Quando a sexta edição desse arco termina, nós vemos que Neil Gaiman cumpriu sua promessa de mostrar como o tão poderoso Sonho conseguiu ser capturado por aquele grupo de magos mequetrefe no início da série clássica, o esforço que Sonho fez para resolver o problema que ele mesmo criou é imenso e ler as palavras de invocação que nós já conhecemos há décadas soltas como fumaça nas páginas finais é de arrepiar, assim como a escolha de última página do arco, uma página com uma imagem que conhecemos há muito tempo.
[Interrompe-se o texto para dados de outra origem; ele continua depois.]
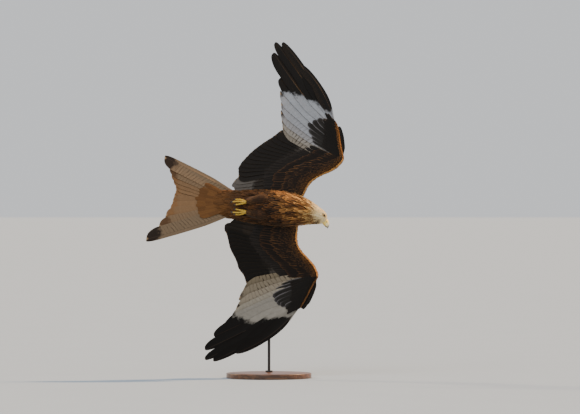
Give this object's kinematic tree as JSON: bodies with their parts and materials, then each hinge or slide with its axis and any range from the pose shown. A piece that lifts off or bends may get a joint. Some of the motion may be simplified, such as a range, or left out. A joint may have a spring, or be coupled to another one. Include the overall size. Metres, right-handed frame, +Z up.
{
  "type": "red kite bird model in banking flight on a display stand",
  "caption": "Life-size bird of prey with spread, banked wings, forked tail and tucked feet, held in flight by a rod on a round base",
  "frame": {"origin": "the centre of the round base's underside, on the floor", "axes": "+Z up, which is the bird's right side as it banks; +X towards the bird's head; +Y towards the bird's back, away from the camera"},
  "size_m": [0.6998, 0.3, 1.1906],
  "materials": {
    "body_feathers": "rust-brown feathers with dark streaks",
    "head_feathers": "pale grey feathers with fine dark streaks",
    "tail_feathers": "rust-orange feathers, barred at the sides",
    "wing_feathers": "dark brown feathers with rust edges",
    "wing_tip_feathers": "near-black feathers with a pale window",
    "yellow_skin": "scaled yellow skin",
    "horn": "polished black horn",
    "eye": "clear, with amber iris and black pupil",
    "stand_wood": "satin dark walnut",
    "stand_metal": "satin black"
  },
  "bodies": {
    "root": {"torso": "body_feathers", "neck": "body_feathers", "tail_base": "body_feathers", "leg_right_thigh": "body_feathers", "leg_left_thigh": "body_feathers", "head": "head_feathers", "tail": "tail_feathers", "wing_right_arm": "wing_feathers", "wing_right_forearm": "wing_feathers", "wing_right_hand": "wing_tip_feathers", "wing_left_arm": "wing_feathers", "wing_left_forearm": "wing_feathers", "wing_left_hand": "wing_tip_feathers", "cere": "yellow_skin", "bill_lower": "yellow_skin", "bill_upper": "horn", "eye_right": "eye", "eye_left": "eye", "foot_right": "yellow_skin", "foot_left": "yellow_skin", "claw_right_inner": "horn", "claw_right_middle": "horn", "claw_right_outer": "horn", "claw_right_hind": "horn", "claw_left_inner": "horn", "claw_left_middle": "horn", "claw_left_outer": "horn", "claw_left_hind": "horn", "stand_base": "stand_wood", "stand_rod": "stand_metal"}
  },
  "joints": []
}
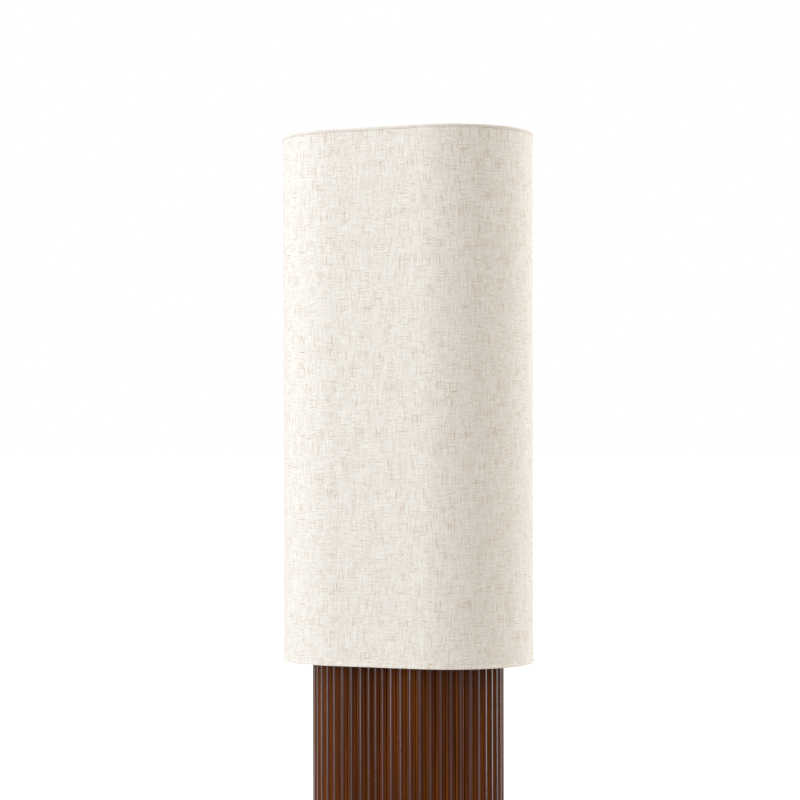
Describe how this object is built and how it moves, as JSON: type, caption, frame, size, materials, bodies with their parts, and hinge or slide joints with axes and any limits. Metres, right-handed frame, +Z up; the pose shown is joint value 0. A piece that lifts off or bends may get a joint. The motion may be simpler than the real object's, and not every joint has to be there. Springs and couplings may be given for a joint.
{
  "type": "column floor lamp",
  "caption": "Floor lamp: reeded dark wood column of oval plan on a weighted base, under a tall oval linen shade that lifts off its harp.",
  "frame": {"origin": "on the floor under the middle of the column", "axes": "+Z up; +X to the right along the long way of the oval; -Y is the front"},
  "size_m": [0.368, 0.236, 1.5],
  "materials": {
    "wood": "dark walnut, satin lacquer",
    "inner_wood": "plain sawn timber",
    "plywood": "plywood",
    "dark_steel": "black powder coat",
    "cast_ballast": "rough cast",
    "foot_rubber": "matt",
    "zinc_steel": "zinc plated",
    "black_plastic": "matt",
    "white_plastic": "matt",
    "plated_brass": "satin",
    "lead_jacket": "flexible jacket",
    "insulating_card": "pressed fibre",
    "holder_moulding": "moulded",
    "cap_metal": "bright",
    "cap_glass": "black vitrite",
    "frosted_glass": "frosted inside",
    "white_wire": "white enamel",
    "linen": "oatmeal slub linen",
    "shade_backing": "white laminate"
  },
  "bodies": {
    "frame": {"right_half_shell": "wood", "left_half_shell": "wood", "front_closing_strip": "wood", "back_closing_strip": "wood", "column_lid": "wood", "front_rail": "inner_wood", "back_rail": "inner_wood", "bottom_former": "plywood", "middle_former": "plywood", "top_former": "plywood", "base_plate": "dark_steel", "ballast_block": "cast_ballast", "rubber_feet": "foot_rubber", "lid_screws": "zinc_steel", "base_screws": "zinc_steel", "ballast_bolts": "zinc_steel", "shell_screws": "zinc_steel", "strip_screws": "zinc_steel", "terminal_fixing_screws": "zinc_steel", "hollow_rod": "zinc_steel", "rod_washer": "zinc_steel", "rod_nut": "zinc_steel", "lead_gland": "black_plastic", "terminal_block": "white_plastic", "terminal_clamp_screws": "plated_brass", "riser_foot_plate": "plated_brass", "riser_tube": "plated_brass", "riser_collar": "plated_brass", "harp_saddle": "plated_brass", "holder_cap": "plated_brass", "holder_shell": "plated_brass", "holder_threaded_sleeve": "plated_brass", "holder_contact": "plated_brass", "inner_lead": "lead_jacket", "holder_sleeve": "insulating_card", "holder_block": "holder_moulding"},
    "knob": {"switch_spindle": "plated_brass", "switch_knob": "black_plastic"},
    "bulb": {"bulb_cap": "cap_metal", "bulb_contact": "cap_metal", "bulb_insulator": "cap_glass", "bulb_glass": "frosted_glass"},
    "harp": {"harp": "plated_brass"},
    "left_ferrule": {"left_ferrule": "plated_brass"},
    "right_ferrule": {"right_ferrule": "plated_brass"},
    "shade": {"shade_spider": "white_wire", "shade_top_ring": "white_wire", "shade_bottom_ring": "white_wire", "shade_linen": "linen", "shade_bottom_hem": "linen", "shade_top_hem": "linen", "shade_liner": "shade_backing"},
    "finial": {"finial": "plated_brass"}
  },
  "joints": [
    {"name": "switch_turn", "type": "hinge", "parent": "frame", "child": "knob", "pos_m": [0, 0, 1.1985], "axis": [0, -1, 0], "continuous": true},
    {"name": "bulb_turn", "type": "hinge", "parent": "frame", "child": "bulb", "pos_m": [0, 0, 1.24], "axis": [0, 0, 1], "continuous": true},
    {"name": "harp_lift", "type": "slide", "parent": "frame", "child": "harp", "axis": [0, 0, 1], "range_m": [0, 0.03]},
    {"name": "left_ferrule_slide", "type": "slide", "parent": "harp", "child": "left_ferrule", "axis": [0, 0, 1], "range_m": [0, 0.016]},
    {"name": "right_ferrule_slide", "type": "slide", "parent": "harp", "child": "right_ferrule", "axis": [0, 0, 1], "range_m": [0, 0.016]},
    {"name": "shade_lift", "type": "slide", "parent": "harp", "child": "shade", "axis": [0, 0, 1], "range_m": [0, 0.745]},
    {"name": "finial_turn", "type": "hinge", "parent": "shade", "child": "finial", "pos_m": [0, 0, 1.48], "axis": [0, 0, 1], "continuous": true}
  ]
}
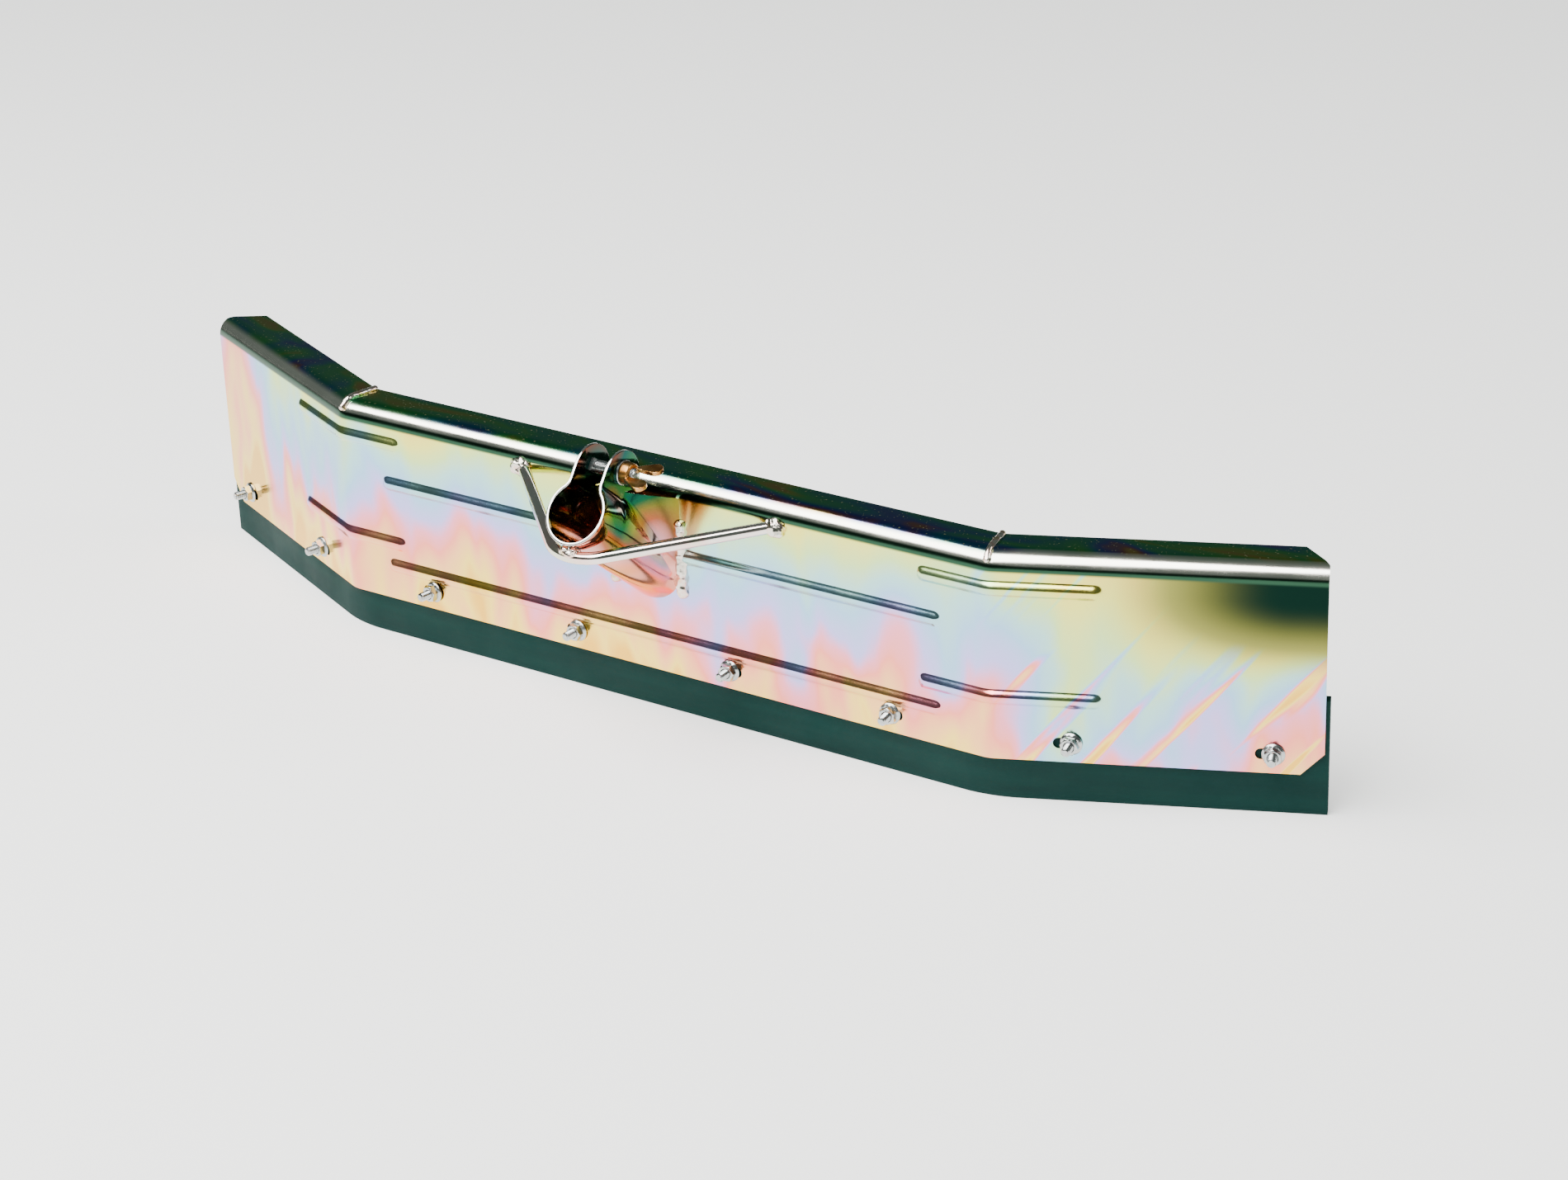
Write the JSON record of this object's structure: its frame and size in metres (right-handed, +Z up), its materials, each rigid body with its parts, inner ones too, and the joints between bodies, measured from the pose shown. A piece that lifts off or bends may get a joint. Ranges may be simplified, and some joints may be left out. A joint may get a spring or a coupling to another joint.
{
  "type": "yard scraper head",
  "caption": "Scraper head for a pole: bent plated steel blade with a folded top flange, a bolted rubber lip, a braced pole clamp and a wing nut.",
  "frame": {"origin": "middle of the rubber lip's bottom face, under the centre facet", "axes": "+Z up, +X along the centre facet, -Y towards the person who holds the pole"},
  "size_m": [0.8684, 0.1856, 0.1906],
  "materials": {
    "chromated_steel": "zinc plated and yellow chromated, iridescent",
    "zinc_plated_steel": "bright zinc plated",
    "weld_metal": "weld bead under plating",
    "lip_rubber": "matt moulded rubber"
  },
  "bodies": {
    "scraper_frame": {"blade": "chromated_steel", "brace_rod": "chromated_steel", "brace_weld_front": "weld_metal", "brace_weld_left": "weld_metal", "brace_weld_right": "weld_metal", "clamp_bolt": "chromated_steel", "clamp_weld_left": "weld_metal", "clamp_weld_right": "weld_metal", "flange_weld_left": "weld_metal", "flange_weld_right": "weld_metal", "lip_bolt_1": "zinc_plated_steel", "lip_bolt_2": "zinc_plated_steel", "lip_bolt_3": "zinc_plated_steel", "lip_bolt_4": "zinc_plated_steel", "lip_bolt_5": "zinc_plated_steel", "lip_bolt_6": "zinc_plated_steel", "lip_bolt_7": "zinc_plated_steel", "lip_bolt_8": "zinc_plated_steel", "lip_nut_1": "zinc_plated_steel", "lip_nut_2": "zinc_plated_steel", "lip_nut_3": "zinc_plated_steel", "lip_nut_4": "zinc_plated_steel", "lip_nut_5": "zinc_plated_steel", "lip_nut_6": "zinc_plated_steel", "lip_nut_7": "zinc_plated_steel", "lip_nut_8": "zinc_plated_steel", "lip_washer_1": "zinc_plated_steel", "lip_washer_2": "zinc_plated_steel", "lip_washer_3": "zinc_plated_steel", "lip_washer_4": "zinc_plated_steel", "lip_washer_5": "zinc_plated_steel", "lip_washer_6": "zinc_plated_steel", "lip_washer_7": "zinc_plated_steel", "lip_washer_8": "zinc_plated_steel", "pole_clamp": "chromated_steel", "rubber_lip": "lip_rubber"},
    "nut_carrier": {"wing_nut_washer": "chromated_steel"},
    "wing_nut": {"wing_nut": "chromated_steel"}
  },
  "joints": [
    {"name": "wing_nut_travel", "type": "slide", "parent": "scraper_frame", "child": "nut_carrier", "axis": [1, 0, 0], "range_m": [0, 0.005]},
    {"name": "wing_nut_spin", "type": "hinge", "parent": "nut_carrier", "child": "wing_nut", "pos_m": [0.0141, -0.04263, 0.17669], "axis": [1, 0, 0], "range_deg": [0, 1440]}
  ],
  "couplings": [
    {"joint": "wing_nut_spin", "follows": "wing_nut_travel", "rad_per_m": 5026.5}
  ]
}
Neil Gaiman voltou a seu grande clássico e porque não, sua obra-prima, mais uma vez para mostrar que ainda está em forma e sabe contar não apenas uma história épica de Sandman, mas que sabe como contar a história mais épica já contada sobre o personagem, independentemente de ser a melhor história do personagem ou não, ela é sofisticada, tem um escopo absurdo, adiciona e muito a grandiosa e complexa mitologia da obra, tem o texto lindo de sempre e cheio de belas alusões ao futuro do Sonho e pela primeira vez, tem uma arte que chega naquele limite que parecia inatingível, onde um artista,  J.H. Williams III, consegue colocar o visual a par e sem dever nada ao texto brilhante de Gaiman em um de seus momentos mais inspirados.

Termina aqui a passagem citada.